INPUT MATERIAL ▸
- - - -

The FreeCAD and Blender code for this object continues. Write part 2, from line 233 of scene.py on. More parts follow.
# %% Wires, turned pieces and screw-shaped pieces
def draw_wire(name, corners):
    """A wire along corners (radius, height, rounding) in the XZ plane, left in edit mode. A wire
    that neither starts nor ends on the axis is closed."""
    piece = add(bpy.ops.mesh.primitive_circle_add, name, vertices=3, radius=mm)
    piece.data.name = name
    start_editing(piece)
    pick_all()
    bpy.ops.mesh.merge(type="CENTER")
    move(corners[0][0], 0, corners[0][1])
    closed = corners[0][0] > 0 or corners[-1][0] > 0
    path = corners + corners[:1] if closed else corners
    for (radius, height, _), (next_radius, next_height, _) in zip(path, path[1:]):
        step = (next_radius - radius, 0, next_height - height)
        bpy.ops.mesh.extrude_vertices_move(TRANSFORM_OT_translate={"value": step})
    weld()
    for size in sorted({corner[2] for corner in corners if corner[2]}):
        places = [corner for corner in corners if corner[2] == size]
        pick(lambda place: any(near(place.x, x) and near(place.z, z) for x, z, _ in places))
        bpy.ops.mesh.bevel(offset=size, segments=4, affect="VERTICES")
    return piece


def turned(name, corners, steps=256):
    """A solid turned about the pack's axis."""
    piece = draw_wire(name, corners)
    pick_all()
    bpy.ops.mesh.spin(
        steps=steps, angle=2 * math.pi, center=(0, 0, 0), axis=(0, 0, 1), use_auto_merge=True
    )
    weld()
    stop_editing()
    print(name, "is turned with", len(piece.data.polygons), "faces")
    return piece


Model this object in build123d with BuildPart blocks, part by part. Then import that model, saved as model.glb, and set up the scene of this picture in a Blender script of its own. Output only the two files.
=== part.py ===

- - - -

REQUIREMENTS ▸
Copy out every line of the data above, exactly as given.

RESPONSE ▸
The FreeCAD and Blender code for this object continues. Write part 2, from line 233 of scene.py on. More parts follow.
# %% Wires, turned pieces and screw-shaped pieces
def draw_wire(name, corners):
    """A wire along corners (radius, height, rounding) in the XZ plane, left in edit mode. A wire
    that neither starts nor ends on the axis is closed."""
    piece = add(bpy.ops.mesh.primitive_circle_add, name, vertices=3, radius=mm)
    piece.data.name = name
    start_editing(piece)
    pick_all()
    bpy.ops.mesh.merge(type="CENTER")
    move(corners[0][0], 0, corners[0][1])
    closed = corners[0][0] > 0 or corners[-1][0] > 0
    path = corners + corners[:1] if closed else corners
    for (radius, height, _), (next_radius, next_height, _) in zip(path, path[1:]):
        step = (next_radius - radius, 0, next_height - height)
        bpy.ops.mesh.extrude_vertices_move(TRANSFORM_OT_translate={"value": step})
    weld()
    for size in sorted({corner[2] for corner in corners if corner[2]}):
        places = [corner for corner in corners if corner[2] == size]
        pick(lambda place: any(near(place.x, x) and near(place.z, z) for x, z, _ in places))
        bpy.ops.mesh.bevel(offset=size, segments=4, affect="VERTICES")
    return piece


def turned(name, corners, steps=256):
    """A solid turned about the pack's axis."""
    piece = draw_wire(name, corners)
    pick_all()
    bpy.ops.mesh.spin(
        steps=steps, angle=2 * math.pi, center=(0, 0, 0), axis=(0, 0, 1), use_auto_merge=True
    )
    weld()
    stop_editing()
    print(name, "is turned with", len(piece.data.polygons), "faces")
    return piece


Model this object in build123d with BuildPart blocks, part by part. Then import that model, saved as model.glb, and set up the scene of this picture in a Blender script of its own. Output only the two files.
=== part.py ===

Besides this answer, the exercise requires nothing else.